Please pull out every line that includes the string "this".

* Start DATA PROVIDED *

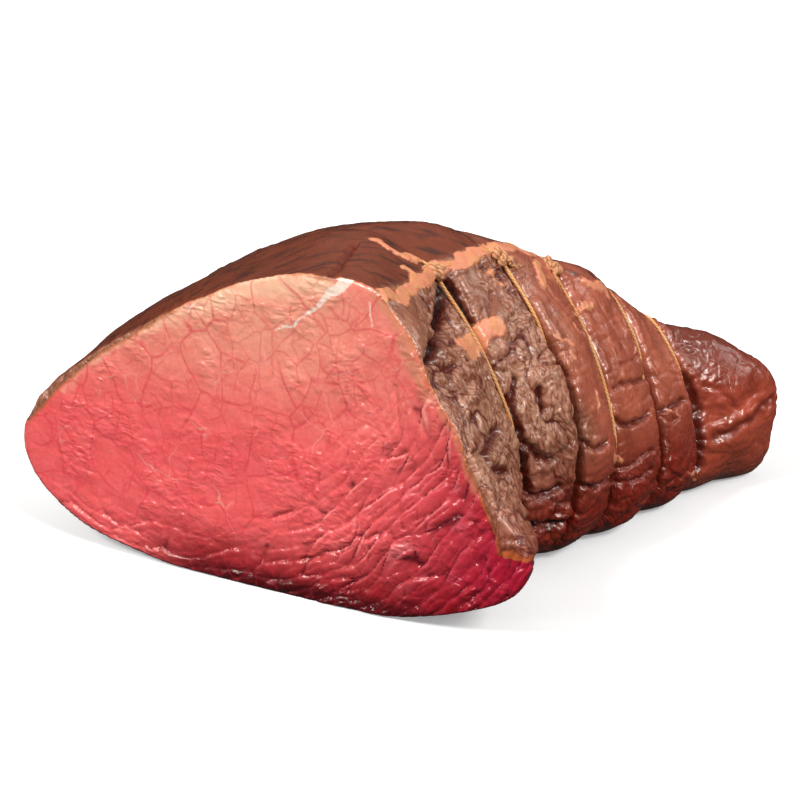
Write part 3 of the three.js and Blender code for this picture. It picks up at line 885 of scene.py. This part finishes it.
class Paint:
    """One material's node tree. Sizes in it are millimetres."""

    def __init__(self, name):
        self.material = bpy.data.materials.new(name)
        self.material.use_nodes = True
        self.tree = self.material.node_tree
        self.tree.nodes.clear()
        coordinates = self.node("TexCoord").outputs["Object"]
        self.place = self.vector("MULTIPLY", coordinates, (METRE,) * 3)

    def put(self, socket, value):
        """Sets a socket to a number, a colour or another node's value. A text names a field."""
        if isinstance(value, str):
            value = self.field(value)
        if isinstance(value, bpy.types.NodeSocket):
            self.tree.links.new(value, socket)
        elif socket.type == "RGBA":
            socket.default_value = (*value, 1)
        else:
            socket.default_value = value

    def node(self, kind, settings=None, **inputs):
        made = self.tree.nodes.new("ShaderNode" + kind)
        for name, value in (settings or {}).items():
            setattr(made, name, value)
        for name, value in inputs.items():
            self.put(made.inputs[name.replace("_", " ")], value)
        return made

    def fill(self, made, sockets, values):
        for socket, value in zip(sockets, values):
            self.put(made.inputs[socket], value)

    def worked_out(self, kind, operation, values):
        made = self.node(kind, {"operation": operation})
        self.fill(made, range(len(values)), values)
        return made.outputs[0]

    def math(self, operation, *values):
        return self.worked_out("Math", operation, values)

    def vector(self, operation, *values):
        return self.worked_out("VectorMath", operation, values)

    def times(self, colour, factors):
        return self.vector("MULTIPLY", colour, factors)

    def product(self, one, other):
        return self.math("MULTIPLY", one, other)

    def added(self, value, factor, base):
        """A value times its factor, on top of a base."""
        return self.math("MULTIPLY_ADD", value, factor, base)

    def sum_of(self, place, factors):
        """The place's three parts, each times its factor, added up."""
        made = self.node("VectorMath", {"operation": "DOT_PRODUCT"})
        self.fill(made, (0, 1), (place, factors))
        return made.outputs["Value"]

    def field(self, name, output="Fac"):
        return self.node("Attribute", {"attribute_name": name}).outputs[output]

    def cloud(self, size, detail, shift, stretch=(1, 1, 1), place=None):
        """A noise node whose lumps have this size."""
        scale = tuple(1 / size / part for part in stretch)
        spot = self.vector("MULTIPLY_ADD", place or self.place, scale, (shift,) * 3)
        return self.node("TexNoise", Vector=spot, Scale=1.0, Detail=detail)

    def noise(self, size, detail, shift, **more):
        return self.cloud(size, detail, shift, **more).outputs["Fac"]

    def moved(self, size, reach, shift):
        """The place, moved about by noise."""
        colour = self.cloud(size, 1.0, shift).outputs["Color"]
        centred = self.vector("SUBTRACT", colour, (0.5,) * 3)
        return self.vector("MULTIPLY_ADD", centred, (2 * reach,) * 3, self.place)

    def net(self, size, place, shift):
        """How far a place is from the edges of a net of cells, in millimetres."""
        spot = self.vector("MULTIPLY_ADD", place, (1 / size,) * 3, (shift,) * 3)
        edges = {"feature": "DISTANCE_TO_EDGE"}
        made = self.node("TexVoronoi", edges, Vector=spot, Scale=1.0)
        return self.product(made.outputs["Distance"], size)

    def ramp(self, value, low, high, start=0.0, end=1.0):
        """From start at low to end at high, smoothly."""
        made = self.node("MapRange", {"interpolation_type": "SMOOTHSTEP"}, Value=value)
        if low > high:
            low, high, start, end = high, low, end, start
        self.fill(made, RANGE, (low, high, start, end))
        return made.outputs["Result"]

    def mix(self, share, one, other):
        """A colour from one to the other."""
        made = self.node("Mix", {"data_type": "RGBA"})
        self.fill(made, (0, 6, 7), (share, one, other))
        return made.outputs[2]

    def between(self, share, one, other):
        """A number from one to the other."""
        made = self.node("Mix", {"data_type": "FLOAT"})
        self.fill(made, (0, 2, 3), (share, one, other))
        return made.outputs[0]

    def finish(self, colour, roughness, height, constants):
        """The shader. The height is in millimetres."""
        relief = self.node("Bump", Height=height, Distance=1 / METRE, Strength=1.0)
        way = relief.outputs["Normal"]
        shader = self.node("BsdfPrincipled", Base_Color=colour, Roughness=roughness, Normal=way)
        for name, value in constants.items():
            shader.inputs[name].default_value = value
        end = self.node("OutputMaterial")
        self.tree.links.new(shader.outputs["BSDF"], end.inputs["Surface"])
        return self.material


def cut_paint(paint):
    """The cut face's colour and fine height."""
    mottle = paint.noise(8, 3, 3.1)
    grain = paint.noise(1.3, 3, 8.7)
    tone = paint.field("cut_tone", "Color")
    pale = paint.times(tone, (1.08, 1.5, 1.45))
    colour = paint.mix(paint.ramp(mottle, 0.35, 0.7, 0, 0.5), tone, pale)
    pale = paint.times(tone, (1.1, 1.6, 1.5))
    colour = paint.mix(paint.ramp(grain, 0.4, 0.75, 0, 0.5), colour, pale)
    cream = paint.added(paint.noise(4, 3, 5), 5, "cream")
    colour = paint.mix(paint.ramp(cream, 0.5, 6, 0, 0.9), colour, (0.97, 0.58, 0.41))
    colour = paint.mix(paint.ramp("halo", -1.5, 1.8, 0, 0.72), colour, (0.64, 0.27, 0.165))

    worn = paint.noise(13, 2, 6)
    wide = paint.ramp(paint.net(NETS[0], paint.moved(24, 8, 2), 0), 0.8, 0)
    narrow = paint.ramp(paint.net(NETS[1], paint.moved(18, 6, 5), 4), 0.6, 0)
    wide = paint.product(wide, paint.ramp(worn, 0.36, 0.55, 0.15, 0.55))
    narrow = paint.product(narrow, paint.ramp(worn, 0.64, 0.42, 0, 0.4))
    line = paint.math("MAXIMUM", wide, narrow)
    line = paint.product(line, paint.ramp("fold", 0.2, 0.8, 1, 0.4))
    colour = paint.mix(line, colour, (0.66, 0.04, 0.075))
    pale = paint.ramp(paint.net(NETS[0], paint.moved(9, 6, 12), 9), 0.5, 0.05)
    pale = paint.product(pale, paint.ramp(paint.noise(13, 2, 14), 0.52, 0.66, 0, 0.45))
    pale = paint.product(pale, paint.ramp("fold", 0.2, 0.6, 1, 0.1))
    colour = paint.mix(pale, colour, (0.9, 0.45, 0.38))
    # Painted highlight: the sheets' lips lighter and paler, where they would catch the light.
    colour = paint.mix(paint.ramp("lip_highlight", 0.1, 0.8, 0, 0.8), colour, paint.times(tone, (1.3, 3, 2.6)))
    # Painted shade in the creases of the cut face, darker where they are deeper.
    colour = paint.mix(paint.ramp("dark", 0.1, 0.9, 0, 0.9), colour, (0.12, 0.003, 0.010))
    rind = paint.ramp(paint.added(mottle, 3, "from_rim"), 3.4, 1.4, 0, 0.8)
    colour = paint.mix(rind, colour, (0.50, 0.14, 0.035))
    seam = paint.added(paint.math("SUBTRACT", grain, 0.5), 0.9, "seam")
    colour = paint.mix(paint.ramp(seam, -0.4, 0.35), colour, (0.98, 0.80, 0.71))
    height = paint.product(grain, 0.08)
    height = paint.added(paint.noise(3.5, 1, 18), 0.2, height)
    moist = paint.ramp(paint.noise(17, 2, 21), 0.46, 0.62, 0.05, 0.75)
    waves = paint.noise(2.2, 1, 19, stretch=(2.2, 1, 1), place=paint.moved(8, 2, 20))
    height = paint.added(waves, moist, height)
    return colour, height


def crust_paint(paint):
    """The smoked crust's colour and fine height."""
    place = paint.moved(15, 7, 30)
    wide = paint.noise(2.4, 0, 31, stretch=(1, 1, 2.4), place=place)
    wide = paint.math("ABSOLUTE", paint.math("SUBTRACT", wide, 0.5))
    fine = paint.noise(1.1, 0, 37, stretch=(1, 1.3, 2.2), place=place)
    fine = paint.math("ABSOLUTE", paint.math("SUBTRACT", fine, 0.5))
    across = paint.sum_of(place, RIPPLE_WAY)
    across = paint.added(paint.noise(5, 2, 47), RIPPLE_BEND, across)
    ripple = paint.math("SINE", paint.product(across, 2 * math.pi / RIPPLE))
    ripple = paint.product(ripple, paint.ramp(paint.noise(9, 1, 49), 0.4, 0.6, 0.15, 1))
    patchy = paint.ramp(paint.noise(16, 1, 39), 0.35, 0.65, 0.3, 1)
    valley = paint.math("MAXIMUM", paint.ramp(wide, 0.07, 0), paint.ramp(fine, 0.05, 0, 0, 0.4))
    valley = paint.product(paint.product(valley, patchy), "rough")
    tone = paint.field("crust_tone", "Color")
    blotch = paint.ramp(paint.noise(11, 3, 22), 0.35, 0.7, 0, 0.5)
    colour = paint.mix(blotch, tone, (0.17, 0.028, 0.010))
    # Painted highlight: the ridges of the wrinkles and ripples lighter and greyer.
    ridge = paint.added(ripple, 0.05, wide)
    ridge = paint.product(paint.ramp(ridge, 0.04, 0.2), paint.ramp("rough", 0.3, 0.9, 0.05, 0.45))
    colour = paint.mix(ridge, colour, paint.times(tone, (1.75, 2.4, 2.8)))
    colour = paint.mix("streak", colour, (0.055, 0.010, 0.004))
    # Painted shade: darker in the valleys of the fine wrinkles.
    colour = paint.mix(paint.product(valley, 0.85), colour, (0.11, 0.012, 0.004))
    # Painted shade in the creases, the deep folds and the twine's grooves, near black where deepest.
    colour = paint.mix(paint.ramp("dark", 0.15, 0.7, 0, 0.95), colour, (0.11, 0.008, 0.003))
    colour = paint.mix(paint.ramp("dark", 0.7, 1, 0, 0.95), colour, (0.03, 0.003, 0.001))
    height = paint.product(paint.math("POWER", wide, 0.8), 0.72)
    height = paint.added(paint.math("POWER", fine, 0.8), 0.2, height)
    height = paint.product(height, paint.added("rough", 1.1, 0.12))
    height = paint.product(height, patchy)
    swing = paint.ramp("rough", 0.1, 0.5, 0.012, 0.06)
    height = paint.added(ripple, swing, height)
    height = paint.added(paint.noise(0.7, 1, 33), 0.03, height)
    return colour, height


def fat_paint(paint):
    """The colour and fine height of the fat on the crust."""
    pits = paint.noise(1.3, 3, 43)
    patch = paint.ramp(paint.noise(6, 3, 41), 0.4, 0.62)
    colour = paint.mix(patch, (0.74, 0.27, 0.155), (0.70, 0.29, 0.135))
    colour = paint.mix(paint.ramp(pits, 0.62, 0.75, 0, 0.4), colour, (0.4, 0.12, 0.05))
    return colour, paint.product(pits, 0.25)


def beef_paint():
    paint = Paint("beef")
    cut_colour, cut_height = cut_paint(paint)
    crust_colour, crust_height = crust_paint(paint)
    fat_colour, fat_height = fat_paint(paint)
    ragged = paint.math("SUBTRACT", paint.noise(1.6, 3, 51), 0.5)
    on_fat = paint.ramp(paint.added(ragged, 2.4, "fat"), -0.5, 0.6)
    on_cut = paint.ramp(paint.added(ragged, 0.8, "cut"), -0.2, 0.25)
    colour = paint.mix(on_cut, paint.mix(on_fat, crust_colour, fat_colour), cut_colour)
    height = paint.between(on_cut, paint.between(on_fat, crust_height, fat_height), cut_height)
    shine = paint.noise(5, 3, 55)
    dull = paint.ramp("rough", 0.3, 0.8, 0, 0.1)
    dull = paint.math("ADD", paint.ramp(shine, 0.3, 0.7, 0.24, 0.42), dull)
    dull = paint.between(on_fat, dull, 0.55)
    roughness = paint.between(on_cut, dull, paint.ramp(shine, 0.3, 0.7, 0.17, 0.3))
    soft = {
        "Subsurface Weight": 0.2,
        "Subsurface Radius": (1, 0.35, 0.25),
        "Subsurface Scale": 0.003,
        "Coat Weight": 0.5,
        "Coat Roughness": 0.25,
    }
    return paint.finish(colour, roughness, height, soft)


def twine_paint():
    paint = Paint("twine")
    stain = paint.noise(12, 3, 61)
    colour = paint.mix(paint.ramp(stain, 0.35, 0.65), (0.86, 0.38, 0.115), (0.92, 0.52, 0.21))
    fleck = paint.noise(0.6, 2, 64)
    colour = paint.mix(paint.ramp(fleck, 0.4, 0.7, 0, 0.5), colour, (0.93, 0.62, 0.33))
    colour = paint.mix(paint.product("knot", 0.8), colour, (0.60, 0.30, 0.17))
    # Painted shade in the grooves between the plies.
    colour = paint.mix(paint.ramp("ply", 0.8, 0.1, 0, 0.85), colour, (0.35, 0.08, 0.02))
    return paint.finish(colour, 0.75, paint.product(fleck, 0.2), {"Subsurface Weight": 0.05})


def add_sun(name, azimuth, elevation, spread, strength):
    """A soft, even light from a direction: azimuth 0 is in front of the cut, and 90 to its right."""
    data = bpy.data.lights.new(name, "SUN")
    data.angle = math.radians(spread)
    data.energy = strength
    data.color = WARM
    lamp = placed(name, data)
    turn = math.radians(azimuth)
    up = math.radians(elevation)
    way = Vector((math.sin(turn) * math.cos(up), -math.cos(turn) * math.cos(up), math.sin(up)))
    lamp.rotation_euler = way.to_track_quat("Z", "Y").to_euler()


def make_sky():
    """An even sky, brighter above than below."""
    world = bpy.data.worlds.new("studio")
    world.use_nodes = True
    bpy.context.scene.world = world
    tree = world.node_tree
    tree.nodes.clear()
    way = tree.nodes.new("ShaderNodeTexCoord").outputs["Generated"]
    height = tree.nodes.new("ShaderNodeSeparateXYZ")
    tree.links.new(way, height.inputs[0])
    strength = tree.nodes.new("ShaderNodeMapRange")
    tree.links.new(height.outputs["Z"], strength.inputs["Value"])
    for name, value in zip(RANGE, SKY):
        strength.inputs[name].default_value = value
    sky = tree.nodes.new("ShaderNodeBackground")
    sky.inputs["Color"].default_value = (*WARM, 1)
    tree.links.new(strength.outputs["Result"], sky.inputs["Strength"])
    out = tree.nodes.new("ShaderNodeOutputWorld")
    tree.links.new(sky.outputs[0], out.inputs["Surface"])


def make_studio():
    make_sky()
    for number, sun in enumerate(SUNS):
        add_sun(f"sun_{number + 1}", *sun)
    half = FLOOR_SIDE / 2
    corners = [(-half, -half, 0), (half, -half, 0), (half, half, 0), (-half, half, 0)]
    mesh = bpy.data.meshes.new("floor")
    mesh.from_pydata(corners, [], [(0, 1, 2, 3)])
    floor = placed("floor", mesh)
    glow = {"Emission Color": (1, 1, 1, 1), "Emission Strength": FLOOR_GLOW}
    mesh.materials.append(Paint("floor").finish((0.85, 0.9, 0.96), 0.9, 0.0, glow))
    floor.visible_diffuse = False
    floor.visible_glossy = False


def make_camera():
    data = bpy.data.cameras.new("camera")
    data.lens = LENS
    data.sensor_width = SENSOR
    camera = placed("camera", data)
    _, _, back = camera_axes()
    camera.location = Vector((TARGET + back * DISTANCE) / METRE)
    camera.rotation_euler = Vector(back).to_track_quat("Z", "Y").to_euler()
    bpy.context.scene.camera = camera


bpy.context.scene.view_settings.view_transform = "Standard"
make_camera()
make_studio()
make_twine(make_meat())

* End DATA PROVIDED *

EXERCISE RESPONSE —
Write part 3 of the three.js and Blender code for this picture. It picks up at line 885 of scene.py. This part finishes it.
        """A noise node whose lumps have this size."""